Lastly, if words have such illusory power over us as products of maya, the force of illusion, which derives its power from God, as without maya we cannot overcome illusion in and of itself, then words in their sacred form as mantra have the power to liberate us. The word “mantra” comes from the root “man” or mind and “tra” to save or protect so that mantra is “that which saves the one who reflects.” Mantras are not ordinary words derived from man, but are inspired by God, and received by the rishis or adepts of ancient times in deep states of meditation, where any sense of egoity has been transmuted by the higher mind as a conduit to the Consciousness known as God.
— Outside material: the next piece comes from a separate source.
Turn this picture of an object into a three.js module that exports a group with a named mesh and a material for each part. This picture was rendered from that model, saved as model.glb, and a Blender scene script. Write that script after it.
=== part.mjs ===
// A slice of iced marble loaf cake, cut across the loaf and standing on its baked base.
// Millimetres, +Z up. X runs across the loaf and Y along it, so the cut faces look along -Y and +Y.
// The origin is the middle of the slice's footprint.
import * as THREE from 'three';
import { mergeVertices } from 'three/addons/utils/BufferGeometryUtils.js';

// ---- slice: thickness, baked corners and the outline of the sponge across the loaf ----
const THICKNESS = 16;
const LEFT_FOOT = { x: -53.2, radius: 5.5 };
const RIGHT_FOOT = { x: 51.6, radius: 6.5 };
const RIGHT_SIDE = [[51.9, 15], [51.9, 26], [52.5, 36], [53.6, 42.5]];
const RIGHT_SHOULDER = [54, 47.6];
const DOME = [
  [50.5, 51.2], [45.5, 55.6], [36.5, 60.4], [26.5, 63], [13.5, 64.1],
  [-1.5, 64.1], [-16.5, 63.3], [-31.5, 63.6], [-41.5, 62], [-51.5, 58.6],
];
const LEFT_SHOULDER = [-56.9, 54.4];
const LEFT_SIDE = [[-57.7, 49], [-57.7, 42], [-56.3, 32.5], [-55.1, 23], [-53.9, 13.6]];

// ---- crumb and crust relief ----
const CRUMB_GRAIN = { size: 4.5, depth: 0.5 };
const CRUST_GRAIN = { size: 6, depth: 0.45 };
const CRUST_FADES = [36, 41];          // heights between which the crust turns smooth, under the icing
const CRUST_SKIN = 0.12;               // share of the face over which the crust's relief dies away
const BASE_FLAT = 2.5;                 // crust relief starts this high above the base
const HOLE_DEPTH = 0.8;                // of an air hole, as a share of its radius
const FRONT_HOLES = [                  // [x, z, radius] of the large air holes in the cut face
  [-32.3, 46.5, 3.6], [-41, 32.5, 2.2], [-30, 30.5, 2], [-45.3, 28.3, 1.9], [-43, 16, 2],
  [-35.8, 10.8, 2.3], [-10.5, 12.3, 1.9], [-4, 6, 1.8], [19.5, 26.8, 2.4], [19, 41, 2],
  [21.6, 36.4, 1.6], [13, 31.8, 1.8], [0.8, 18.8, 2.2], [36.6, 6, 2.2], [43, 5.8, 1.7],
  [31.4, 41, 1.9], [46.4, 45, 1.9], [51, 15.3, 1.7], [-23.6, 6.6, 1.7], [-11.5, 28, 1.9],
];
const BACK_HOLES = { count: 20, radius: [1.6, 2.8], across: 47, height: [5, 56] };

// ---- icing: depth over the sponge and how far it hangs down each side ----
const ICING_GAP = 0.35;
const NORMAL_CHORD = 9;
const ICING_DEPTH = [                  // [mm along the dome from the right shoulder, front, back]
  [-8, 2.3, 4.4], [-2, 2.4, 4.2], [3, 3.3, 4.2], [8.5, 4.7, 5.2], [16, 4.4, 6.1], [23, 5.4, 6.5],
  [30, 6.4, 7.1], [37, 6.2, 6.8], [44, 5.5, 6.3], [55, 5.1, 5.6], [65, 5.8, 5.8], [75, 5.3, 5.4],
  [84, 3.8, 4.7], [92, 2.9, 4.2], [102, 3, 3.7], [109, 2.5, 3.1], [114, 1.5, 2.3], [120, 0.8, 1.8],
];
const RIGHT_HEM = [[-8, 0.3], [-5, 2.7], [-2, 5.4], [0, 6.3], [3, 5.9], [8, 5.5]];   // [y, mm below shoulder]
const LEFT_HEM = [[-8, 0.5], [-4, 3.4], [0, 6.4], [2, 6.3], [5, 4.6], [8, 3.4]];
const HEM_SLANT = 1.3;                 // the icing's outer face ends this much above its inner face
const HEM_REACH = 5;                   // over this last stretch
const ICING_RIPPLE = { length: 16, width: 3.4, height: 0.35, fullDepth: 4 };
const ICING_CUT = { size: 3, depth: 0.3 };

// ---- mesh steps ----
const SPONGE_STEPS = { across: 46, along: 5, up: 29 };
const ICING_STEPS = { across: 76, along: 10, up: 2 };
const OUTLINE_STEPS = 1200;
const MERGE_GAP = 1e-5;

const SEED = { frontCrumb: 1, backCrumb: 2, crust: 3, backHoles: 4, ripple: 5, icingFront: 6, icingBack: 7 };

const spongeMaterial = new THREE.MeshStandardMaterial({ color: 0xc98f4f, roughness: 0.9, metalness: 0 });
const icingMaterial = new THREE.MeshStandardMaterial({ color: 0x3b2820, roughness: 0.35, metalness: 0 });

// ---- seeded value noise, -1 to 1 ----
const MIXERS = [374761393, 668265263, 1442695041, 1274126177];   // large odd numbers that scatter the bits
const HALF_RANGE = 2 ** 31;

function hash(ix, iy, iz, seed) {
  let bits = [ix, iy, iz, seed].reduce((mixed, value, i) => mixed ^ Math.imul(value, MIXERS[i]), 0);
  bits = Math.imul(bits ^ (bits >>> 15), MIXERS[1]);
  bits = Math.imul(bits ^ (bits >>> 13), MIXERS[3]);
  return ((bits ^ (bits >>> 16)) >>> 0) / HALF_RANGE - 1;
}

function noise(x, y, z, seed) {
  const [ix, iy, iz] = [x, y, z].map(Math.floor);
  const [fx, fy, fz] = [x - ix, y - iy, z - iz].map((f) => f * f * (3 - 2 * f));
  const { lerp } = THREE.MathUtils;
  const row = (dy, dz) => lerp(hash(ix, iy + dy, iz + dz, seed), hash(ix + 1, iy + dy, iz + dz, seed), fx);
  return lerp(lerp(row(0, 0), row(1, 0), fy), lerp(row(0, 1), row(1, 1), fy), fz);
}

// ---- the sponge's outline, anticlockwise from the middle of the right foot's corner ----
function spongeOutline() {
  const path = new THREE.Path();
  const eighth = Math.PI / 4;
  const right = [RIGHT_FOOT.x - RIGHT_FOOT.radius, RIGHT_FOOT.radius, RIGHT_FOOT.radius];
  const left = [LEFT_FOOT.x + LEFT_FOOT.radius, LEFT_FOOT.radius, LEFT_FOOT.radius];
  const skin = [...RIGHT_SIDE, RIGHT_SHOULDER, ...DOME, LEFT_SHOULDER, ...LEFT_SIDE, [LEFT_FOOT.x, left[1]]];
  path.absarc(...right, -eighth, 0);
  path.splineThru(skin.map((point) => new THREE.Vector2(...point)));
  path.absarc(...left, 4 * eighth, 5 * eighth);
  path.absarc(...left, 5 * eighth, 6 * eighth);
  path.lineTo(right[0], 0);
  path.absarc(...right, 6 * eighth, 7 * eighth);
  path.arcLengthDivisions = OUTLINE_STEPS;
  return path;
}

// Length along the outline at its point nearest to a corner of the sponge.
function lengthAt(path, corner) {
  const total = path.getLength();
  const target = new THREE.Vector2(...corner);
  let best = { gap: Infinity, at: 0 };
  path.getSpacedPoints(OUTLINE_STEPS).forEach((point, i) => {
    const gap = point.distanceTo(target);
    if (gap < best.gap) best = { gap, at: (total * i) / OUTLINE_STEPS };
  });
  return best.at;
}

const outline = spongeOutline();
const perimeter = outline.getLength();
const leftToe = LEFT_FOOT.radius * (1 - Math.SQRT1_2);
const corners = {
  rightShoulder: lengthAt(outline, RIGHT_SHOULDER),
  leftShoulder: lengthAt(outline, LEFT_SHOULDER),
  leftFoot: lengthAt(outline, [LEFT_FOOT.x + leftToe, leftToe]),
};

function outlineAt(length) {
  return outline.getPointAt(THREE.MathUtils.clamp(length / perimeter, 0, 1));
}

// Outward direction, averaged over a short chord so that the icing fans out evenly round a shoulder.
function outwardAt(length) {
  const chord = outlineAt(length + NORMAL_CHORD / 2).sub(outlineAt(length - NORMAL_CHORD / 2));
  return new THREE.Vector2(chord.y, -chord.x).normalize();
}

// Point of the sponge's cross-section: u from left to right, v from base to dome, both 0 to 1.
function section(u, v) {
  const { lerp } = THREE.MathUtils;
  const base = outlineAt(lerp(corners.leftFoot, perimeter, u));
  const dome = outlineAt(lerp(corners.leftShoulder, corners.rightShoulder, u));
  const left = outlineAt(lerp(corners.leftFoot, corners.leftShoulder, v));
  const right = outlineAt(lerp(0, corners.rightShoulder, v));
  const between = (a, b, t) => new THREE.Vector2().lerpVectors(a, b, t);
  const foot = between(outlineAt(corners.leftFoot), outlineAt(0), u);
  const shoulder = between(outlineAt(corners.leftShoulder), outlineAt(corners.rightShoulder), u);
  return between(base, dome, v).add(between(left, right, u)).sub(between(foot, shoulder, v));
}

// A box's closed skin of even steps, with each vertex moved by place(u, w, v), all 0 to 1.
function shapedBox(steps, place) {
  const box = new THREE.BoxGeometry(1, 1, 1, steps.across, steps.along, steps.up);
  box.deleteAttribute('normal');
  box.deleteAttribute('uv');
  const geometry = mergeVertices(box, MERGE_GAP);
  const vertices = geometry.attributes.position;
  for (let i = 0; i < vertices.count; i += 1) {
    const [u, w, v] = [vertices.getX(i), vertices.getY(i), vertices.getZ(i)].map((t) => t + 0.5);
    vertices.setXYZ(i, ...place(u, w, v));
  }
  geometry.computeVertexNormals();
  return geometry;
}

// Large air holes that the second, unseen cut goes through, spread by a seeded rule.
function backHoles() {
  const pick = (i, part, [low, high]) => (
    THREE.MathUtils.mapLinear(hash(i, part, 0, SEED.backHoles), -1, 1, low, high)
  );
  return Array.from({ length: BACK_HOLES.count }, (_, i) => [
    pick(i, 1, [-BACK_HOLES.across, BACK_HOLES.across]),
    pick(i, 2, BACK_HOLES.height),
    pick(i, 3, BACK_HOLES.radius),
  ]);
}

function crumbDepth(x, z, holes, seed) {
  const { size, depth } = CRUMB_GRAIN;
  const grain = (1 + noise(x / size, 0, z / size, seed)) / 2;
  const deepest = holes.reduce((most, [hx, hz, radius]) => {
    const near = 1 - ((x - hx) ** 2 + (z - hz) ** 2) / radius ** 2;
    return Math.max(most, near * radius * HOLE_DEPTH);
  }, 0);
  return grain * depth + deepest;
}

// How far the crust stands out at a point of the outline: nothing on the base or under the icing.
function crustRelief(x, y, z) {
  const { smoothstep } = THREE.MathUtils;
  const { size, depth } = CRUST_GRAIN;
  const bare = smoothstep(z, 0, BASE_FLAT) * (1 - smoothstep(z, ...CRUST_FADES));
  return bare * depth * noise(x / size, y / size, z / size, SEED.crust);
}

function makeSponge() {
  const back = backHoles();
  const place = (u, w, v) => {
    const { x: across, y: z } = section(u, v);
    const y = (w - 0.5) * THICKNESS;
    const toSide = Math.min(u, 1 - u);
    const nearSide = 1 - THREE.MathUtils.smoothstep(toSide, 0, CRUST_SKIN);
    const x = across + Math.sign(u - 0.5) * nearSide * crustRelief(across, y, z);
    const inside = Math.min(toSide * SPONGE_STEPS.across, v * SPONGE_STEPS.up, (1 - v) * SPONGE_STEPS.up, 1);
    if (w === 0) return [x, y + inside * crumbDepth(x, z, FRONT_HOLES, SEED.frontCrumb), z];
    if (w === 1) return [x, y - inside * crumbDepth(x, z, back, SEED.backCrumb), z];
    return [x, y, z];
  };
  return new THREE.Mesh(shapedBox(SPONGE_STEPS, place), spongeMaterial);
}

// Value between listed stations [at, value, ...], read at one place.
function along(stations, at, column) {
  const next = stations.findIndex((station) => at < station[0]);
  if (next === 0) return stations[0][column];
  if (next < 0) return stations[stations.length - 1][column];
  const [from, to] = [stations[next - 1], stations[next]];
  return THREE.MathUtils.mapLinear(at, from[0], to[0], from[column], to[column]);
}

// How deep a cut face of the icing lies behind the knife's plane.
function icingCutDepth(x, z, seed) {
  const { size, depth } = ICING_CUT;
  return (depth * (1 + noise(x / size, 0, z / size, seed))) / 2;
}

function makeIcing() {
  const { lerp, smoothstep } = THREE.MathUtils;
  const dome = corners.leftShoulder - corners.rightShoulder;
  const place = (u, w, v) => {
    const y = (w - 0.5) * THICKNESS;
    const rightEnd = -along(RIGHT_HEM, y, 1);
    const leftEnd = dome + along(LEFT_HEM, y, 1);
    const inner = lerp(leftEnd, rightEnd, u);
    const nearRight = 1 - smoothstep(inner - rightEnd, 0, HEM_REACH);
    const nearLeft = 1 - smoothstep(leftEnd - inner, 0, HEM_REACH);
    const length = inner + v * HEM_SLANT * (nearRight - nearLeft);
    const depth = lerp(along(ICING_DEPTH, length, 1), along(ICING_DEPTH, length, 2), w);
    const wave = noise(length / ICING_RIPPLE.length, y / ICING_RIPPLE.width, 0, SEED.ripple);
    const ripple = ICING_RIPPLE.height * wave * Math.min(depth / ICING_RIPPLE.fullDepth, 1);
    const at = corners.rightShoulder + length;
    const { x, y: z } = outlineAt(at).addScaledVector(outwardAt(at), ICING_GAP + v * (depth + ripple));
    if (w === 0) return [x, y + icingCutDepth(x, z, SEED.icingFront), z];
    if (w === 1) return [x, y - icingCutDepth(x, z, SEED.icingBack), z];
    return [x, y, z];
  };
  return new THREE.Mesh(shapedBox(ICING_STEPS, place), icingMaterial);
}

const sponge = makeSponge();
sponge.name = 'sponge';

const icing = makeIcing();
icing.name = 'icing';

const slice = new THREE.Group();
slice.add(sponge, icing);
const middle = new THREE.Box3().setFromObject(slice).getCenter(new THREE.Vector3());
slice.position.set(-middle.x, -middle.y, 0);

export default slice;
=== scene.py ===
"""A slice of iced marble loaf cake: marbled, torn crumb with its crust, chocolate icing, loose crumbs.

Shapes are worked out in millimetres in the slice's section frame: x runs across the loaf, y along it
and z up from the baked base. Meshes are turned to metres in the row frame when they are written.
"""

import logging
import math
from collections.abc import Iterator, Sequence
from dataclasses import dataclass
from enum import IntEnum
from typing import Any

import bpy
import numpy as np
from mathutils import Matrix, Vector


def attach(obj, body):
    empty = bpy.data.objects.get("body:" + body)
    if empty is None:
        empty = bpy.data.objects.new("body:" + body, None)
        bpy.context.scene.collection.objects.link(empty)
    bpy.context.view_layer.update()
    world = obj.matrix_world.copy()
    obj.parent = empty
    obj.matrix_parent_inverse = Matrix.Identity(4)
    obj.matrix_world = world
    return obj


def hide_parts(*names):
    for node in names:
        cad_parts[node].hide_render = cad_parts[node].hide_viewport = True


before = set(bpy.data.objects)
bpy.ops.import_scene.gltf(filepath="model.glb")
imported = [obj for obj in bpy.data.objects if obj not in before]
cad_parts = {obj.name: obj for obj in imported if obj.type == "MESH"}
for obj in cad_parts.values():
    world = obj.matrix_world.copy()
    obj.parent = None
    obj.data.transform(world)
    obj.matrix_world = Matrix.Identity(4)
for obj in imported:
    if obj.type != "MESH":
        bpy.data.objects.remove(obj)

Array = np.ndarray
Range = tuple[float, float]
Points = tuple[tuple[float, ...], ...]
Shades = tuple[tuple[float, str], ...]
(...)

Mantras can thus liberate the speaker from the kleshas by repeating them out loud in a heartfelt manner or silently in meditation with the in and out breath, often resulting in experiences of a peaceful and spiritual nature.
Thus, from matrika we derive mantra, within which is hidden the source of salvation which can liberate us from reincarnating on the wheel of life and death, ending this journey into the veil of tears we know as life on earth. Terence McKenna, a most eloquent psycho-activist who knew the value of words, once asked if we were really meant to be light beings and that due to some horrid cosmic error, got stuck in this reincarnational wheel. We will never know, but knowing more about maya, matrika and mantra can help make the vicissitudes of this mystery more bearable.